Selon le journaliste scientifique Mark Kaufman, le géant pétrolier BP a engagé la société de relations publiques Ogilvy & Maher pour populariser le terme « empreinte carbone » au début des années 2000, dans le but de transférer le fardeau de la décarbonation sur le consommateur. Dans ce cadre, BP a publié l’un des premiers calculateurs d’empreinte carbone en 2004 et promeut encore ce terme aujourd’hui.

Boetius a ressenti ces effets dans son propre travail. « Je reçois parfois des e-mails de personnes qui me voient à la télévision parler du climat, mais qui voient aussi que je suis à bord d’un bateau et qui me demandent : ‘comment peut-on parler de protection du climat et utiliser un bateau qui fonctionne aux combustibles fossiles », dit-elle.

« Je pense que les relations publiques de l’industrie pétrolière ont très bien fonctionné en détournant les gens, plutôt qu’en les rassemblant dans la recherche d’infrastructures et de solutions socio-économiques. »

Nos « empreintes carbone » sont-elles devenues une distraction ?

En fait, certains chercheurs suggèrent que les calculateurs d’empreinte carbone empêchent les citoyens, les entreprises et les politiciens de prendre les mesures nécessaires pour faire face au changement climatique.

« L’empreinte carbone est une distraction ; nous avons besoin d’un changement sociétal global et d’un changement complet dans la façon dont tout est fait », déclare Tom Bradley, directeur du cabinet de conseil en environnement Decerna. « Les réductions personnelles sont importantes, mais elles sont à un point tel que nous sommes distraits de la nécessité d’un changement complet du système. »

Une partie de ce changement de système implique de changer la façon dont nous mesurons notre empreinte, explique Mathis Wackernagel, président du groupe de réflexion sur le développement durable Global Footprint Network.

Lui et ses collègues développent de nouvelles façons de mesurer la durabilité et ont récemment remporté le prix Nobel Sustainability Trust pour leurs travaux. Une mesure notable qu’ils ont développée est le Jour du dépassement terrestre, le jour où l’humanité a consommé toutes les ressources naturelles que la Terre peut reconstituer en un an. Le jour de dépassement de cette année était le 1er août.

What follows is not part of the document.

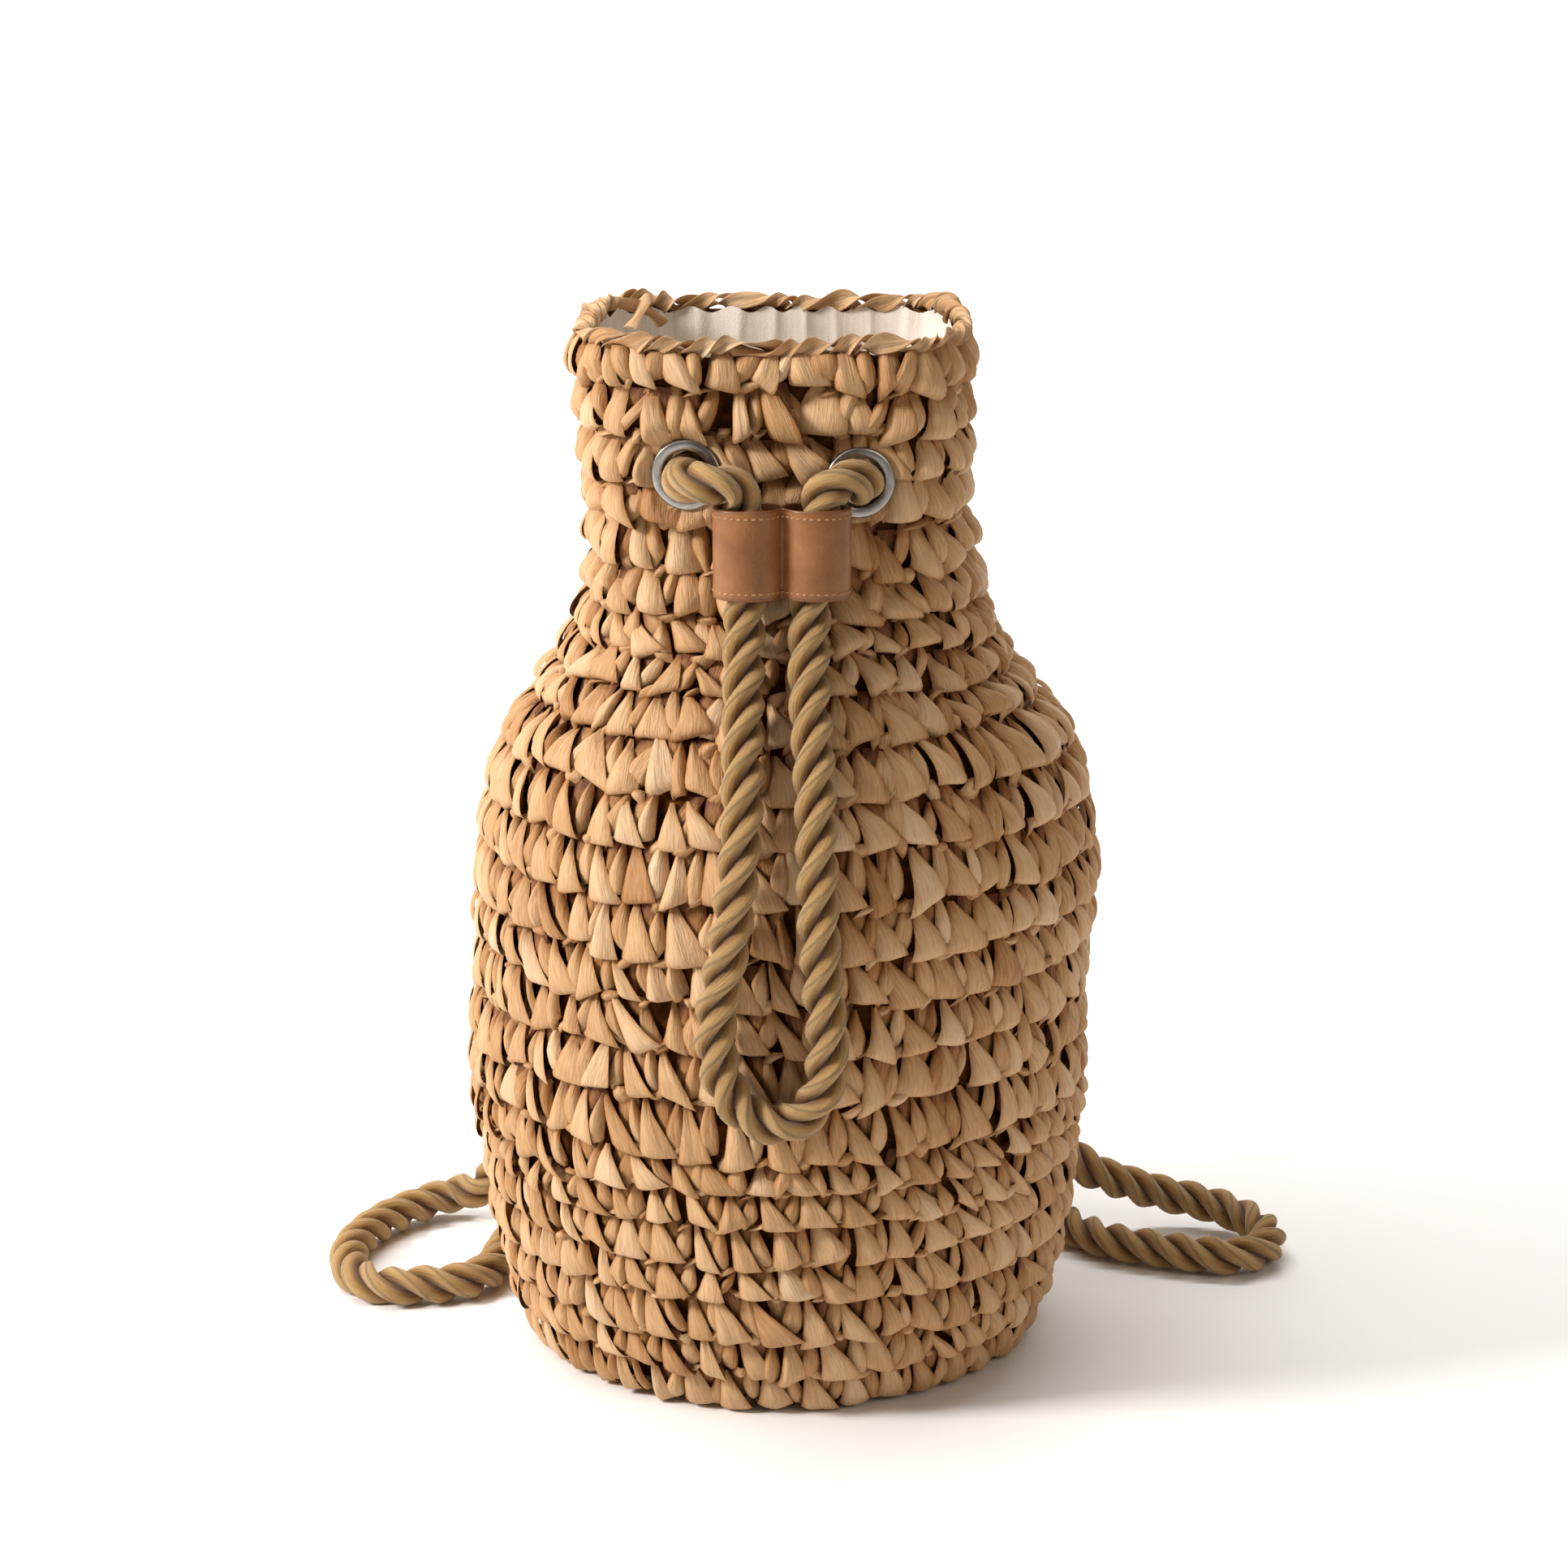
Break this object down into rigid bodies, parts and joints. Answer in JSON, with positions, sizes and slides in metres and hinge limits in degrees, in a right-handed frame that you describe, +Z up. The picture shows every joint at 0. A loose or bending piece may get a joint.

Ils ont également conçu une « empreinte écologique » – définie comme la vitesse à laquelle nous consommons les ressources et générons des déchets par rapport à la vitesse à laquelle la nature peut absorber ces déchets et générer de nouvelles ressources naturelles. Les émissions de carbone représentent environ 60 pour cent de cette empreinte.

Wackernagel affirme qu’au lieu de se concentrer uniquement sur les émissions de carbone, il est préférable d’utiliser une mesure d’empreinte plus complète pour montrer comment les gens affectent la sécurité de leurs propres ressources.

« Blâmer un langage n’est pas utile »

Les chercheurs affirment que nous devrions cesser de culpabiliser les gens face à une empreinte carbone élevée, et plutôt sensibiliser les gens aux moyens de réduire la pollution.

«Il ne sert à rien de blâmer le langage», déclare Wackernagel. Il suggère que les objectifs climatiques devraient se concentrer sur la sécurisation de nos ressources, plutôt que sur une empreinte aussi petite que possible.

Bertolami est d’accord. « Pour les individus, il pourrait être plus utile de se concentrer sur des moyens simples de réduire la pollution plutôt que de se concentrer sur des habitudes spécifiques et de créer de la culpabilité. »

Les chercheurs trouvent des moyens de renforcer cette sécurité des ressources, comme les travaux de Bradley sur le projet REALM visant à cultiver des microalgues à partir des eaux usées des serres, ce qui réduit la demande en eau douce et fournit de nouveaux produits à base d’algues aux entreprises. Bertolami étudie également dans le cadre du projet Prolight comment les bâtiments européens peuvent réduire leurs émissions de gaz à effet de serre.

D’autres chercheurs affirment que les gens devraient commencer à exiger davantage d’actions climatiques de la part de leurs gouvernements afin de réduire l’empreinte géante des plus gros pollueurs.

«Les gens sont souvent surpris lorsqu’ils apprennent que 10 pour cent de toutes les entreprises ou personnes sont responsables de la majorité des émissions de carbone», explique Boetius.

On peut soutenir que les objectifs des calculateurs d’empreinte carbone ont déjà été atteints.

Bertolami dit que sa famille lui parle rarement de l’empreinte carbone, mais qu’elle prend néanmoins des décisions respectueuses de l’environnement dans sa vie.

« Ils font des efforts significatifs, comme le recyclage, la réduction de la consommation d’énergie des ménages, l’achat local et l’évitement des déchets, même si ces actions ne sont pas encadrées en termes d’empreinte carbone ou écologique », dit-elle.

«C’est comme si leur approche de la durabilité était plus intuitive ou ancrée dans leurs habitudes plutôt que motivée par des termes ou des concepts formels.»